Die US-amerikanische Performancekünstlerin Mierle Laderman Ukeles beschäftigt sich seit Jahrzehnten mit dieser Frage. Sie ist offizielle Artist in Residence bei der New Yorker Stadtreinigung, seit 45 Jahren. Ihre Kunst dreht sich um die Müllabfuhr, genauso wie ums Windelwechseln. Im Rahmen der Gruppenausstellung «Territories of Waste» waren die Arbeiten der 83-Jährigen kürzlich im Museum Tinguely in Basel zu sehen.
Besucher waren schockiert
1969 verfasst Mierle Laderman Ukeles ein Manifest. Darin schreibt sie: «Ich bin eine Künstlerin. Ich bin eine Frau. Ich bin eine Ehefrau. Ich bin eine Mutter. Zufällige Reihenfolge. Ich mache verdammt viel Wäsche, koche, putze, erneuere, unterstütze, erhalte und so fort.» Getrennt davon mache sie Kunst – bis jetzt. «Jetzt werde ich diese alltäglichen Instandhaltungsdinge tun und sie ins Bewusstsein spülen. Ich werde sie als Kunst ausstellen.»

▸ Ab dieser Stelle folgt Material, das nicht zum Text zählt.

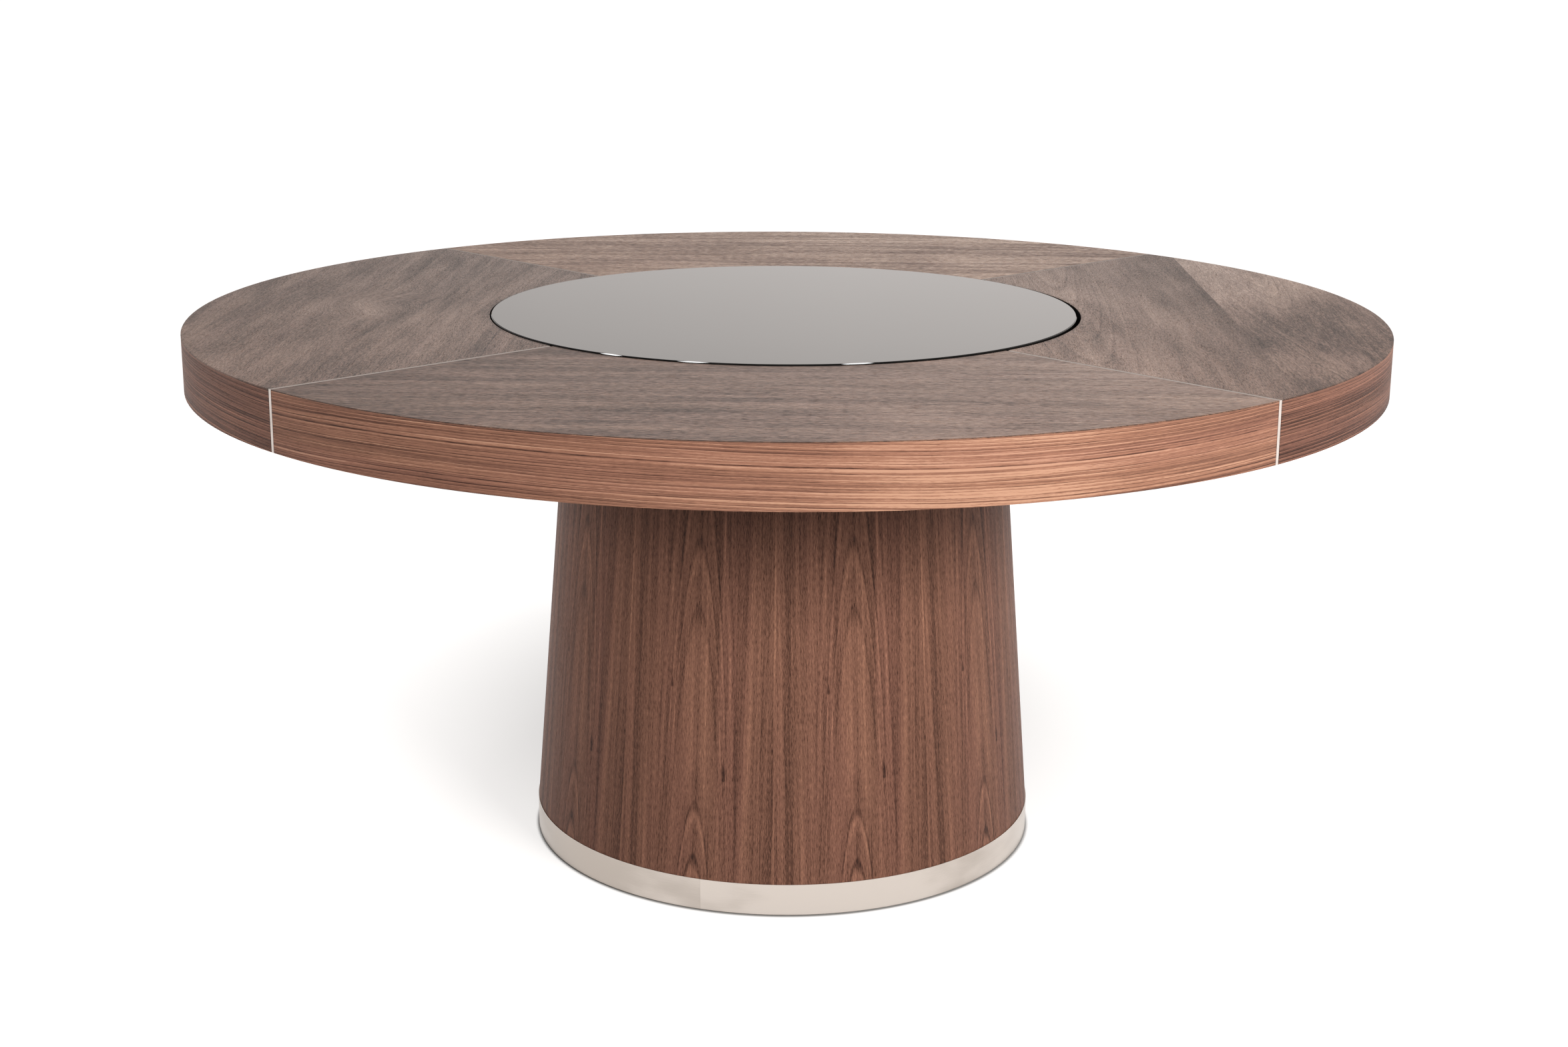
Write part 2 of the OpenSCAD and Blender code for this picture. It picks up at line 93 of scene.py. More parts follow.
class Look:
    """One material: a Principled shader fed by expressions in the frame's x, y and z, in metres."""

    def __init__(self, name, **settings):
        self.material = bpy.data.materials.new(name)
        self.material.use_nodes = True
        self.nodes = self.material.node_tree.nodes
        self.links = self.material.node_tree.links
        self.nodes.clear()
        self.shader = self.nodes.new("ShaderNodeBsdfPrincipled")
        output = self.nodes.new("ShaderNodeOutputMaterial")
        self.links.new(self.shader.outputs["BSDF"], output.inputs["Surface"])
        place = self.nodes.new("ShaderNodeTexCoord").outputs["Object"]
        split = self.nodes.new("ShaderNodeSeparateXYZ")
        self.links.new(place, split.inputs[0])
        self.x, self.y, self.z = (Field(self, s) for s in split.outputs)
        for socket, value in settings.items():
            self.shader.inputs[socket.replace("_", " ")].default_value = value

    def feed(self, socket, value):
        if isinstance(value, Field):
            self.links.new(value.socket, socket)
        elif isinstance(value, bpy.types.NodeSocket):
            self.links.new(value, socket)
        else:
            socket.default_value = value

    def math(self, operation, *values):
        node = self.nodes.new("ShaderNodeMath")
        node.operation = operation
        for socket, value in zip(node.inputs, values):
            self.feed(socket, value)
        return Field(self, node.outputs[0])

    def noise(self, x, y, z=0.0, detail=2.0, roughness=0.5):
        """Smooth noise about 0.5, one lump to a unit of x, y and z."""
        place = self.nodes.new("ShaderNodeCombineXYZ")
        for socket, value in zip(place.inputs, (x, y, z)):
            self.feed(socket, value)
        node = self.nodes.new("ShaderNodeTexNoise")
        node.inputs["Scale"].default_value = 1.0
        node.inputs["Detail"].default_value = detail
        node.inputs["Roughness"].default_value = roughness
        self.links.new(place.outputs[0], node.inputs["Vector"])
        return Field(self, node.outputs["Fac"])

    def speckle(self, scale, detail=2.0, roughness=0.5):
        """Smooth noise with scale lumps to a metre in every direction."""
        return self.noise(self.x * scale, self.y * scale, self.z * scale, detail, roughness)

    def chance(self, value):
        """A fixed random number from 0 to 1 for each value."""
        node = self.nodes.new("ShaderNodeTexWhiteNoise")
        node.noise_dimensions = "1D"
        self.feed(node.inputs["W"], value)
        return Field(self, node.outputs["Value"])

    def levelness(self):
        """1 on level faces, 0 on upright ones."""
        split = self.nodes.new("ShaderNodeSeparateXYZ")
        self.links.new(self.nodes.new("ShaderNodeNewGeometry").outputs["Normal"], split.inputs[0])
        return Field(self, split.outputs[2]).size()

    def around(self, start):
        """Angle round Z from start, from -pi to pi, so that its jump lies opposite start."""
        cos, sin = math.cos(start), math.sin(start)
        along = self.x * cos + self.y * sin
        aside = self.y * cos - self.x * sin
        return self.math("ARCTAN2", aside, along)

    def radius(self):
        return (self.x * self.x + self.y * self.y).apply("SQRT")

    def ramp(self, value, stops):
        """The colour for a value from 0 to 1, eased between stops of place and colour."""
        node = self.nodes.new("ShaderNodeValToRGB")
        node.color_ramp.interpolation = "EASE"
        ramp = node.color_ramp.elements
        while len(ramp) < len(stops):
            ramp.new(0.5)
        for element, (position, colour) in zip(ramp, stops):
            element.position = position
            element.color = (*colour, 1.0)
        self.feed(node.inputs["Fac"], value)
        return node.outputs["Color"]

    def mix(self, factor, colour, tint, blend="MIX"):
        """Blends a tint, given as three numbers, into a colour."""
        node = self.nodes.new("ShaderNodeMix")
        node.data_type = "RGBA"
        node.blend_type = blend
        sockets = [s for s in node.inputs if s.enabled]
        for socket, value in zip(sockets, (factor, colour, (*tint, 1.0))):
            self.feed(socket, value)
        return [s for s in node.outputs if s.enabled][0]

    def finish(self, colour, roughness, height=None, depth=0.0):
        """Feeds the shader and returns the material. A height of 1 looks depth metres proud."""
        self.feed(self.shader.inputs["Base Color"], colour)
        self.feed(self.shader.inputs["Roughness"], roughness)
        if height is not None:
            bump = self.nodes.new("ShaderNodeBump")
            bump.inputs["Strength"].default_value = 1.0
            bump.inputs["Distance"].default_value = depth
            self.feed(bump.inputs["Height"], height)
            self.links.new(bump.outputs[0], self.shader.inputs["Normal"])
        return self.material


# ------------------------------------------------------------------ walnut

WALNUT = [
    (0.00, (0.030, 0.0142, 0.0107)),
    (0.20, (0.084, 0.0389, 0.0268)),
    (0.45, (0.178, 0.0856, 0.0589)),
    (0.60, (0.243, 0.1187, 0.0800)),
    (0.78, (0.338, 0.1690, 0.1110)),
    (1.00, (0.520, 0.2950, 0.2000)),
]
# The top has faded in the light, so it is yellower
FADED = [(place, (red * 1.02, green * 1.075, blue * 0.955)) for place, (red, green, blue) in WALNUT]

# Shifts between the noises of one sheet, so that none of them repeats another
FLAMES = 5.9
BANDS = 6.4
LINES = 6.8
DASHES = 2.9
FLECK = 1.9
HAIR = 2.2
RIPPLE = 3.7
WAVER = 8.1
UNEVEN = 1.3
BROKEN = 5.5
CROWD = 7.3
PORES = 9.5
PLUM = 4.6


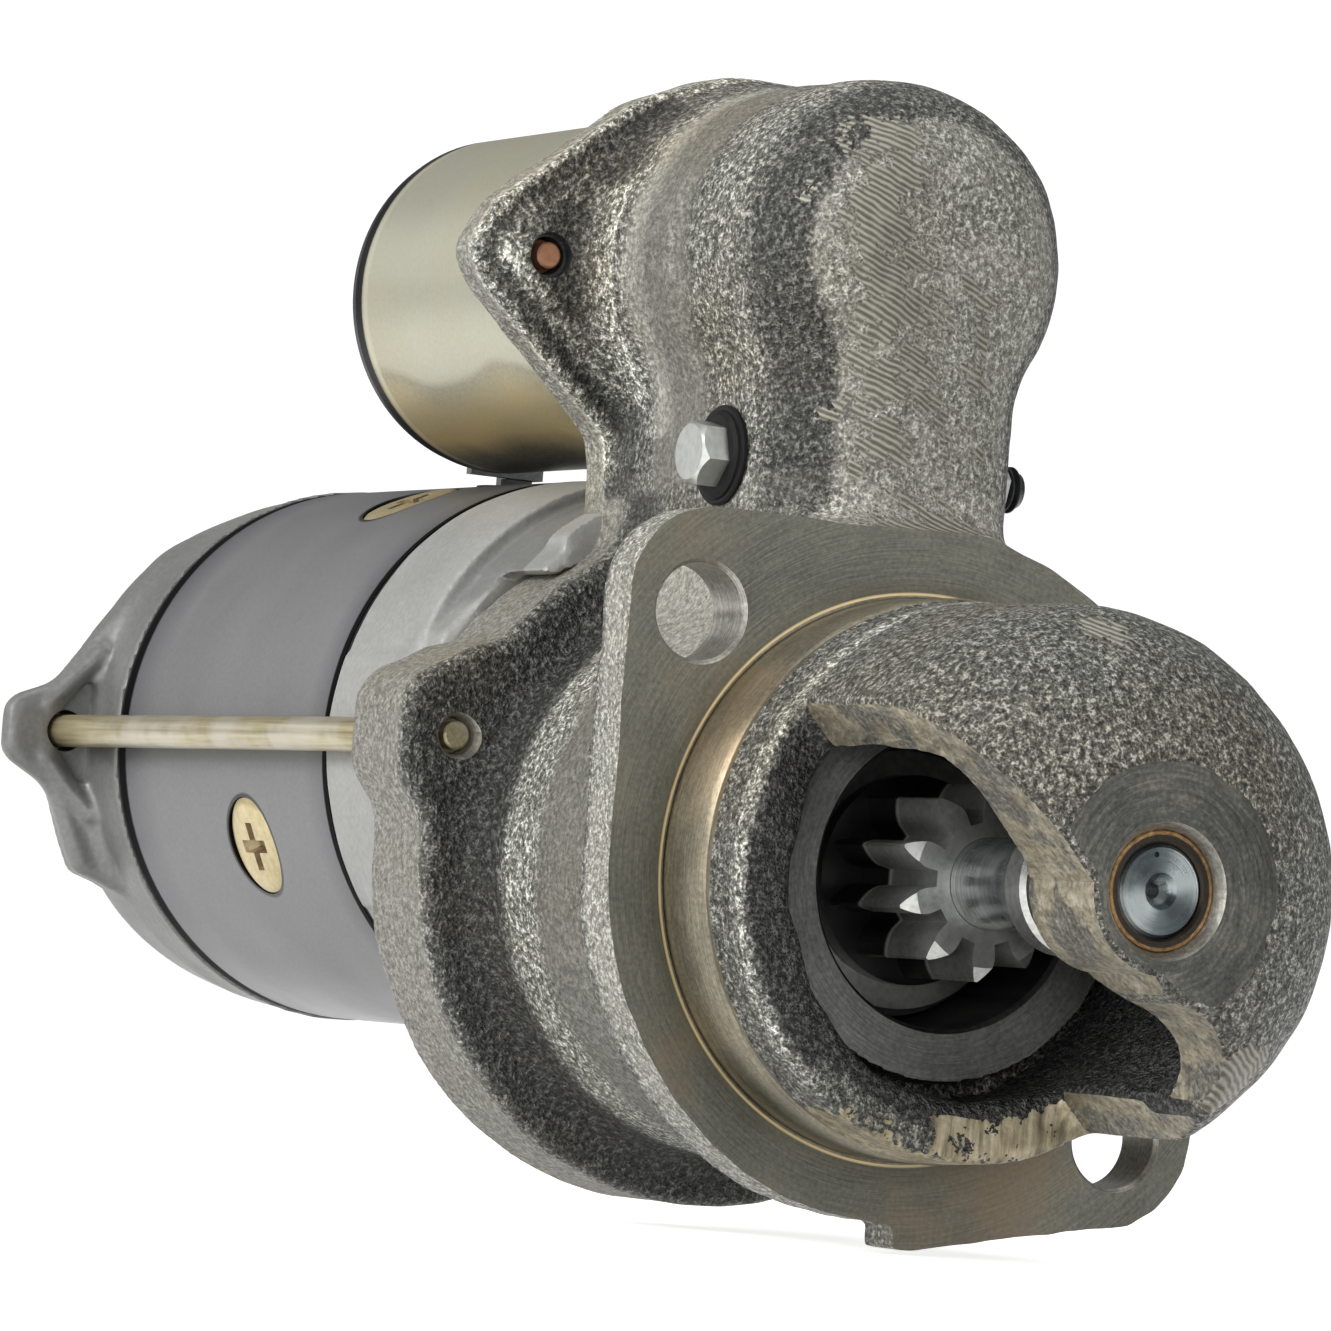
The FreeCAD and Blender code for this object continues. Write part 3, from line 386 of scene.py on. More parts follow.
def cast_iron():
    m = Mat("cast_iron_skin", Metallic=0.35, Specular_IOR_Level=0.5)
    fine = m.noise(2300, 2.0, 0.6)
    mid = m.noise(1000, 2.0, 0.6)
    mott = m.noise(110, 3.0, 0.6)
    stain = m.noise(22, 3.0, 0.55)
    grain = m.math("MULTIPLY_ADD", fine, 0.42, m.math("MULTIPLY", mid, 0.58))
    rough_c = m.ramp(grain, [(0.37, (0.018, 0.0185, 0.0157)), (0.45, (0.068, 0.0685, 0.058)), (0.53, (0.160, 0.160, 0.140)), (0.62, (0.50, 0.50, 0.455))])
    fine_c = m.ramp(grain, [(0.36, (0.100, 0.097, 0.082)), (0.50, (0.185, 0.180, 0.155)), (0.64, (0.315, 0.309, 0.272))])
    sm = m.attr("smooth")
    sm2 = m.range(m.math("ADD", sm, m.range(mott, 0.35, 0.65, -0.18, 0.18)), 0.1, 0.9, 0.0, 1.0)
    col = m.mix(sm2, rough_c, fine_c)
    warm = m.range(stain, 0.48, 0.66, 0.0, 0.42)
    col = m.mix(warm, col, m.mix(1.0, col, (1.10, 0.94, 0.74), "MULTIPLY"))
    # painted light: a per-vertex factor multiplies the colour, painted highlight bands where it is above 1 and painted
    # shade bands where it is below 1
    painted_light_shade = m.attr("painted_light_shade")
    tn = m.node("ShaderNodeCombineXYZ")
    for k in range(3):
        m.link(painted_light_shade, tn.inputs[k])
    col = m.mix(1.0, col, tn.outputs[0], "MULTIPLY")
    # painted shade: the dark attribute blends the colour to near black in hollows, bores and on the shaded side of the
    # window lip
    dark = m.attr("dark")
    col = m.mix(dark, col, m.mix(m.range(grain, 0.46, 0.62, 0.0, 1.0), (0.010, 0.010, 0.010), (0.13, 0.128, 0.12)))
    g0 = m.attr("grind")
    edge = m.math("ADD", g0, m.range(m.math("ADD", m.math("MULTIPLY", mid, 0.55), m.math("MULTIPLY", m.noise(190, 3.0, 0.6), 0.95)), 0.63, 0.87, -0.42, 0.42))
    g = m.range(edge, 0.48, 0.52, 0.0, 1.0)
    lines = m.node("ShaderNodeTexWave", wave_type="BANDS", bands_direction="Z", wave_profile="SIN")
    lines.inputs["Scale"].default_value = 310.0
    lines.inputs["Distortion"].default_value = 6.5
    lines.inputs["Detail"].default_value = 2.0
    lines.inputs["Detail Scale"].default_value = 0.35
    lines.inputs["Detail Roughness"].default_value = 0.6
    m.link(m.coord((1, 1, 1), (0.42, 0.0, 0.0)), lines.inputs["Vector"])
    lf = m.mix(m.attr("lines"), (0.5, 0.5, 0.5), lines.outputs["Fac"])
    streak = m.noise(700, 3.0, 0.65, m.coord((1, 1, 0.06)))
    flat = m.ramp(m.math("MULTIPLY_ADD", streak, 0.6, m.math("MULTIPLY", m.noise(160, 3.0, 0.6), 0.4)), [(0.38, (0.14, 0.117, 0.073)), (0.5, (0.38, 0.32, 0.205)), (0.62, (0.62, 0.55, 0.40))])
    gcol = m.ramp(m.math("MULTIPLY_ADD", lf, 0.46, m.math("MULTIPLY", m.noise(420, 3.0, 0.6), 0.54)), [(0.30, (0.105, 0.098, 0.076)), (0.50, (0.225, 0.212, 0.172)), (0.70, (0.36, 0.345, 0.285))])
    gcol = m.mix(m.attr("lines"), flat, gcol)
    col = m.mix(g, col, gcol)
    rough = m.math("ADD", m.range(grain, 0.38, 0.62, 0.62, 0.40), m.math("MULTIPLY", sm2, 0.06))
    h = m.math("ADD", m.math("MULTIPLY_ADD", mid, 0.5, m.math("MULTIPLY", fine, 0.22)), m.math("MULTIPLY", m.noise(560, 2.0, 0.55), 0.55))
    strength = m.math("MULTIPLY", m.math("SUBTRACT", 1.0, m.math("MULTIPLY", sm2, 0.68)), m.math("SUBTRACT", 1.0, m.math("MULTIPLY", g, 0.9)))
    n1 = m.bump(h, 0.0024, strength)
    n2 = m.bump(lf, 0.00014, g, n1)
    return m.out(col, rough, n2)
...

Anfang der 1970er-Jahre putzt die Künstlerin Museumsböden – das Wischen der Böden ist ihr künstlerischer Beitrag zu Ausstellungen. Die Besucher seien schockiert gewesen, erzählt Ukeles.
Genau das ist ihr Ziel: «Normalerweise wird geputzt, wenn die ‹wichtigen Leute› nicht da sind. Dann kommen Arbeiterinnen und bringen den Ort wieder in seinen ursprünglichen Zustand.» Für Ukeles ist es genauso wichtig, das Putzen zu sehen wie die Arbeit im Museum: «Das ist die Kunst. Kommt damit klar!»
8500 Mal Danke
1977 beginnt Mierle Laderman Ukeles als Künstlerin mit der New Yorker Stadtreinigung zu arbeiten. Sie recherchiert eineinhalb Jahre für die spektakuläre Performance «Touch Sanitation», auf Deutsch «Komm in Kontakt mit der Stadtreinigung».
Im Rahmen der Performance begleitet sie jede Arbeitscrew in den 59 Distrikten der Stadt. Sie spricht mit den Arbeiterinnen und Arbeitern, verbringt Zeit mit ihnen – und schüttelt jedem einzelnen der über 8500 Angestellten die Hand. Jeder und jedem sagt sie: «Danke, dass Sie New York City am Leben erhalten.» Das Ganze dauert elf Monate.
Zum Park herausgeputzt
Auch heute, 45 Jahre später, dreht sich Mierle Laderman Ukeles’ Kunst um Care-Arbeit und darum, wie wir mit dem Müll, den wir alle machen, umgehen. Seit langem engagiert sie sich dafür, dass die ehemals grösste Müllhalde der Welt bei New York in einen Park umgewandelt wird. Der «Freshkills Park» wird, wenn er fertig ist, fast dreimal so gross sein wie der Central Park. 2036 soll das Projekt abgeschlossen sein.
Dass banale Tätigkeiten wie Müll entsorgen, putzen oder Wäsche waschen selbst in den kühnsten Momenten wichtig sind und bleiben, hat sie schon 1969 in ihrem Manifest geschrieben: «Der saure Apfel einer jeden Revolution: Wer wird am Montagmorgen nach der Revolution den Müll abholen?»